The latest target of an activist is one of the most widely held companies in the world and represents a pushback against one of the best investors in the world: Coca-Cola and its biggest shareholder, Warren Buffett.

The push comes from David Winters, founder and CEO of Wintergreen Advisers, which holds 2.5 million The Coca-Cola Company (NYSE:KO) shares. David Winters opposes the hefty pay packages for the top executives at Coca-Cola. He says the plan pays out excessive salaries to top executives by issuing new stock, and that new stock ultimately dilutes existing shareholders, including Winters.

David Winters first broke his silence on my show “Opening Bell” and then through a letter to Buffett, The Coca-Cola Company (NYSE:KO)’s largest shareholder. It turned out Buffet also had a problem with the plan but chose not to say anything because he didn’t want the public to sense a rift between him and Coca-Cola management.

The Coca-Cola Company (NYSE:KO) defends the compensation plan, saying it is fine. But David Winters says the company’s lack of answers is a bigger problem than he first thought — it’s now a problem with the company’s governance — and that he has lost confidence in its CEO, Muhtar Kent. Our interview follows, edited for clarity and length.
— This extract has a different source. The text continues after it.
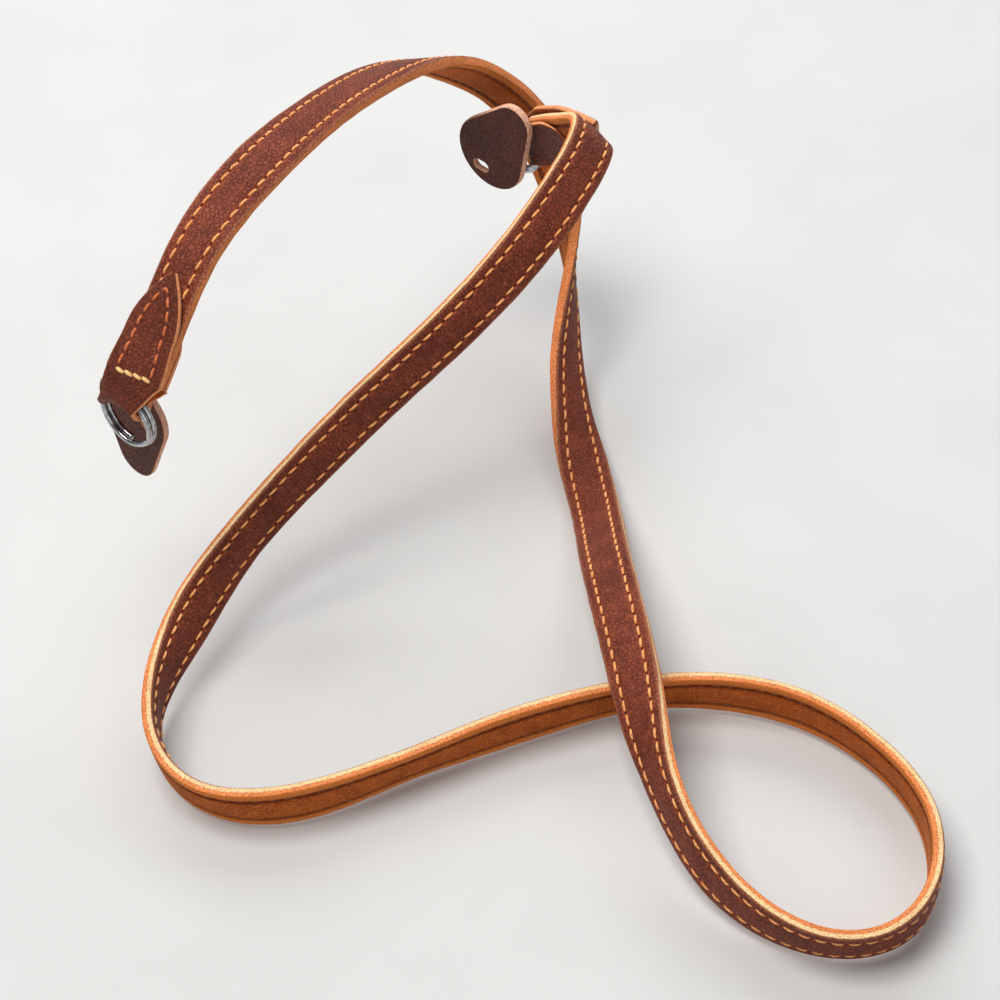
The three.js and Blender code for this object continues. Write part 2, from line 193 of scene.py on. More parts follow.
def loft(name, grid, along, column_uv, kinds, mats, capmat=None):
    """grid: rows x columns x 3. kinds: per column, the material of the faces to the next column; column_uv: per column,
    (across, height). A face's uv is (along, across) on a broad side and (along, height) on an edge, kinds say which."""
    rows, cols = grid.shape[:2]
    verts = grid.reshape(-1, 3)
    r = np.arange(rows - 1)[:, None]
    c = np.arange(cols)[None, :]
    c2 = (c + 1) % cols
    faces = np.stack([r * cols + c, r * cols + c2, (r + 1) * cols + c2, (r + 1) * cols + c], -1).reshape(-1, 4)
    face_mat = np.tile(np.array([k[0] for k in kinds]), rows - 1)
    edge = np.array([k[1] for k in kinds])
    cuv = np.broadcast_to(np.asarray(column_uv, float), (rows, cols, 2)) if np.ndim(column_uv) == 2 else column_uv
    a = np.broadcast_to(np.asarray(along, float)[:, None], (rows, cols))
    here = np.where(edge[None, :], cuv[:, :, 1], cuv[:, :, 0])
    nxt = np.where(edge[None, :], np.roll(cuv, -1, 1)[:, :, 1], np.roll(cuv, -1, 1)[:, :, 0])
    uv = np.stack([
        np.stack([a[:-1], here[:-1]], -1), np.stack([a[:-1], nxt[:-1]], -1),
        np.stack([a[1:], nxt[1:]], -1), np.stack([a[1:], here[1:]], -1)], 2).reshape(-1, 2)
    faces = faces.tolist()
    face_mat = face_mat.tolist()
    uv = uv.tolist()
    if capmat is not None:
        for row in (0, rows - 1):
            loop = [row * cols + k for k in range(cols)]
            if row:
                loop = loop[::-1]
            # a fan from the middle of the section
            mid = grid[row].mean(0)
            verts = np.vstack([verts, mid])
            for k in range(cols):
                faces.append([len(verts) - 1, loop[(k + 1) % cols], loop[k]])
                face_mat.append(capmat)
                uv += [[0, 0], [0.5, 0.3 * k], [0.5, 0.3 * k + 0.3]]
    ob = make_mesh(name, verts, faces, mats, face_mat, uv)
    outward(ob)
    return ob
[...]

Question: You have been an investor in Coca-Cola for five years. What changed?

Answer: We discovered in March of this year, on page 86 of the proxy, that there was this huge amount of dilution of stock of the existing shareholders because of new stock issuance so they could pay huge compensation to the top managers. It was such a huge amount of money, some $24 billion. And we decided it was in our clients’ fiduciary interest that we write a letter to the company objecting.